Madonna of the Trail isn’t the most well-known statue in the greater Washington, D.C. area. It depicts a grim mother trudging forward, a baby in her arms and an unfortunate looking child clutching her dress.
The Madonna statue in Bethesda, Maryland is one of 12 identical statues placed by the Daughters of the American Revolution (DAR) in 1928 to 1929 along the National Old Trails Road. The Madonnas mark the path of westbound covered wagon trails and honor the hardships endured by pioneering women.
DAR Chairwoman Arlene Nichols Moss and sculptor August Leimbach came to a final design in just three days. To save time and money, they chose to make the statues out of a concrete/granite aggregate material. The advantage of concrete was that once Leimbach created a mold, they could simply pour in the slurry and mass produce the statues.
The overall effect of the piece is frontier grit. Madonna’s got heavy boots, a worn dress, and looks like she could fight off a bear. The dirty gravelly texture of the piece adds to the vibe, suggesting that this is a woman who sleeps outdoors and hasn’t bathed in a month.
The 12th Madonna was placed in the hills above Washington, D.C. in what was then the sleepy village of Bethesda. A DAR history notes that this is the approximate spot “where the pioneers spent the first night out of Georgetown on their way to the west.” Over the last century, Bethesda has transformed into a busy urban center and the Madonna now stands beside a major six lane thoroughfare.
The other 11 Madonnas are still in existence and are located in Wheeling, West Virginia; Springfield, Ohio; Beallsville, Pennsylvania; Richmond, Indiana; Vandalia, Illinois; Lexington, Michigan; Council Grove, Kansas; Lamar, Colorado; Alburquerque, New Mexico; Springerville, Arizona; and Upland, California. Some have been relocated due to road construction but only slightly.
To someone who doesn’t know the history, the statue’s placement can seem a little baffling. The 18-foot-tall Madonna is dwarfed by a next-door high rise, while simultaneously looming over human-sized sidewalk traffic.

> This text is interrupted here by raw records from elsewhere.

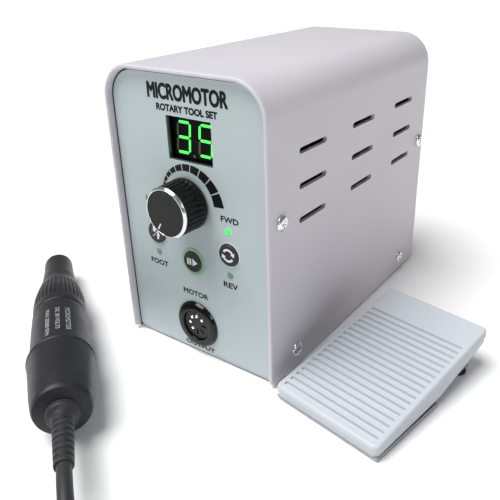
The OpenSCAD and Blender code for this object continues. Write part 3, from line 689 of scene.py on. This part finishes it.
# %% [markdown]
# ## Buttons, lamps and display
# Three push caps stand a millimetre off the film, each with a face slightly sunk in its rim and a
# printed sign. Small round lamps stand in the film as low domes, and the number window is a deep
# dark well with seven-bar digits at its bottom. Every bar is a hexagon, and only some are lit.

# %% Push caps
cap_face = 0.85  # how far it stands off the film


def cap(control):
    """A round push cap: a flat face sunk inside a soft rim, and the cap's side down to the wall.
    Returns the x and z of its middle."""
    node, at = control + "_button", centre_of(control + "_button")
    r = (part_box(node)[1][0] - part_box(node)[0][0]) * METRE / 2 - 1.2
    profile = softened([[0, -3.5], [r, -3.5], [r, 0.75], [r - 0.3, 1.0], [r - 0.75, 1.0],
                        [r - 0.95, cap_face], [0, cap_face]], 0.22, 5, closed=False)
    front_piece(control + "_cap_dished", turned(profile, 96, closed=False), at, "button_black",
                (node,), control + "_cap", sharp=40)
    return at


def sign(control, shape, at):
    """A white sign printed on a cap's face."""
    front_piece(control + "_sign", shape, at, "button_black", body=control + "_cap", proud=cap_face,
                look="ink_white")


start_at, direction_at, mode_at = (cap(control) for control in ("start", "direction", "mode"))
print("caps at", [round(v, 1) for v in (*start_at, *direction_at, *mode_at)])

# %% Signs on the caps
signs = together(*(slab(shape) for shape in (
    [[-3.0, -1.6], [-2.1, -1.6], [-2.1, 1.6], [-3.0, 1.6]],
    [[-1.5, -1.6], [-0.6, -1.6], [-0.6, 1.6], [-1.5, 1.6]],
    [[0.2, -2.0], [3.2, 0.0], [0.2, 2.0]])))
sign("start", signs, start_at)
arrow = [[4.35, 0], [1.55, 0], [2.95, -1.9]]
half_sign = [slab(arc_band(2.35, (3.45, 3.45), 28, 150)), slab(spun(arrow, 28))]
points, faces = together(*half_sign, *((half * (-1, -1, 1), faces) for half, faces in half_sign))
sign("direction", (points * (0.92, 0.92, 1), faces), direction_at)
white_ring = turned(softened([[5.45, -0.02], [6.0, -0.02], [6.0, 0.05], [5.45, 0.05]], 0.02, 3), 96)
front_piece("direction_outline", white_ring, direction_at, "panel_film", look="ink_white", sharp=20)
print("signs on two caps")

# %% Hand and foot sign on the mode cap
def blob(cx, cz, rx, rz, lean_deg=0.0, count=28):
    """An ellipse's outline, leaning by an angle."""
    return spun(circle(1, count) * (rx, rz), lean_deg) + (cx, cz)


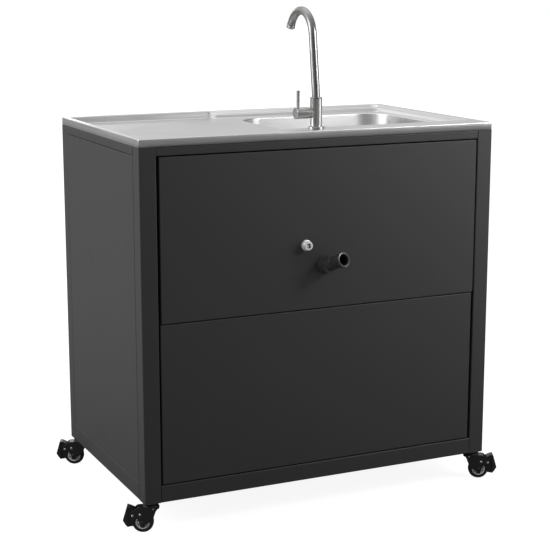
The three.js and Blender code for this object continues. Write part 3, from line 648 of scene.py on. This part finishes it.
def add_slab_edge(bm):
    rings = []
    for a in range(0, 91, 15):
        turn = math.radians(a)
        inset = 2 * (1 - math.sin(turn))
        outline = rounded_rect(
            -HALF_WIDTH + inset,
            HALF_WIDTH - inset,
            -HALF_DEPTH + inset,
            HALF_DEPTH - inset,
            2.5 + 2 - inset,
            6,
            30,
        )
        rings.append([(x, y, WORKTOP - 2 * (1 - math.cos(turn))) for x, y in outline])
    rings.append([(x, y, FRAME_TOP + 0.3) for x, y, _ in rings[-1]])
    return loft(bm, rings)


def add_bowl(bm):
    rings = []
    for a in range(0, 91, 15):
        turn = math.radians(a)
        outline = bowl_outline(-EDGE_R * (1 - math.sin(turn)))
        rings.append([(x, y, DECK - EDGE_R * (1 - math.cos(turn))) for x, y in outline])
    floor = BOWL["floor"]
    wall = rounded([(0, DECK - EDGE_R), (12.5, floor + 3, 34), (60, floor + 4.5)], False, 10)
    for inset, z in wall[1:]:
        rings.append([(x, y, z) for x, y in bowl_outline(inset)])
    last_inset, last_z = wall[-1]
    broad, narrow = bowl_outline(last_inset), waste_circle(43)
    for k in range(1, 9):
        t = k / 8
        z = last_z + (floor + 1 - last_z) * t
        rings.append([(x + (u - x) * t, y + (v - y) * t, z) for (x, y), (u, v) in zip(broad, narrow)])
    rings.append([(x, y, floor - 0.6) for x, y in waste_circle(41)])
    rings.append([(x, y, floor - 1.0) for x, y in waste_circle(36)])
    return loft(bm, rings)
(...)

Hopefully some who pass by will stop to read the inscription and reflect on what the DAR described as “the real inner beauty of the soul of these mothers of old, as they passed down the great homing trail of the nation.” These days though, most people who do notice this peculiar sculpture are veering out of its way as they rush to the nearby Metro station.
Know Before You Go
Five minutes from the Bethesda Metro station.